In the context of this lab cluster, the /etc/hosts file is listing all hostnames and IPs used in the cluster.
All our cluster nodes are running the latest CentOS 9 Linux, updated and rebooted after running “dnf distro-sync” to be all on the same CentOS/RHEL software versions.
Firewalld is enabled and the following firewall-cmd commands have been run on each node:
firewall-cmd –permanent –zone=public –add-rich-rule=’rule family=”ipv4″ source address=”10.0.0.0/24″ port protocol=”tcp” port=”6817″ accept’
firewall-cmd –permanent –zone=public –add-rich-rule=’rule family=”ipv4″ source address=”10.0.0.0/24″ port protocol=”tcp” port=”6818″ accept’
firewall-cmd –permanent –zone=public –add-rich-rule=’rule family=”ipv4″ source address=”10.0.0.0/24″ port protocol=”tcp” port=”6819″ accept’
firewall-cmd –permanent –zone=public –add-rich-rule=’rule family=”ipv4″ source address=”10.0.0.0/24″ port protocol=”tcp” port=”60001-60100″ accept’ && firewall-cmd –reload
Whether you need munge or not, its best to install it, so do:
dnf -y install epel-release
dnf install -y munge munge-libs
On node1 (your “main” or “head” node) run: /usr/sbin/create-munge-key
And then set the various files and directory permissions on the RHEL world are needed, so run the following on each node:
sudo chown -R munge: /etc/munge/ /var/log/munge/ /var/lib/munge/ /run/munge/
sudo chmod 0700 /etc/munge/ /var/log/munge/ /var/lib/munge/
sudo chmod 0755 /run/munge/
sudo chmod 0700 /etc/munge/munge.key
Then copy the /etc/munge/munge.key file to all your nodes.

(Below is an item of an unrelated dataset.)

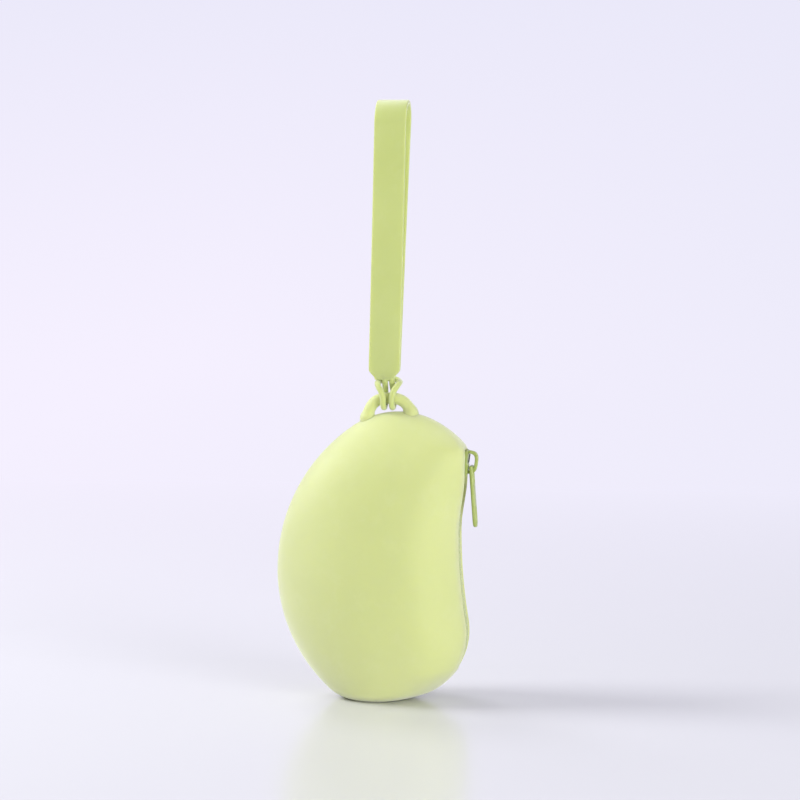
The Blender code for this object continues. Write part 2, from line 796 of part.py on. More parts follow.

Get munge going on each node with the above dnf install command and then:
systemctl enable munge && systemctl start munge
systemctl status munge
Some tests/debugs need each node to be able to ssh into the others, so setup your authorized_keys files on each node as you need.
Now install Slurm with the following on node1:
dnf install -y slurm slurm-slurmctld slurm-slurmdbd mariadb-server slurm-slurmd
And do the following installs on every compute node:
dnf install -y slurm slurm-slurmd
To configure Slurm. all nodes have the same /etc/slurm/slurm.conf file, which critically has the following changes from the default, being:
- Set ClusterName
- SlurmctldHost=node1(10.0.0.1)
- List all nodes in NodeName= entries:
NodeName=node1 CPUs=2 State=UNKNOWN
NodeName=node2 CPUs=2 State=UNKNOWN
NodeName=node3 CPUs=2 State=UNKNOWN - Add a critical firewall compatibility, see below:
SrunPortRange=60001-60100
Restart slurmctld on the head/main node (node1) and then restart slurmd on all nodes.
Check slurm cluster status with the sinfo command from any node, all should return the same info in standard operations.
Debug with logfiles in /var/log/slurm/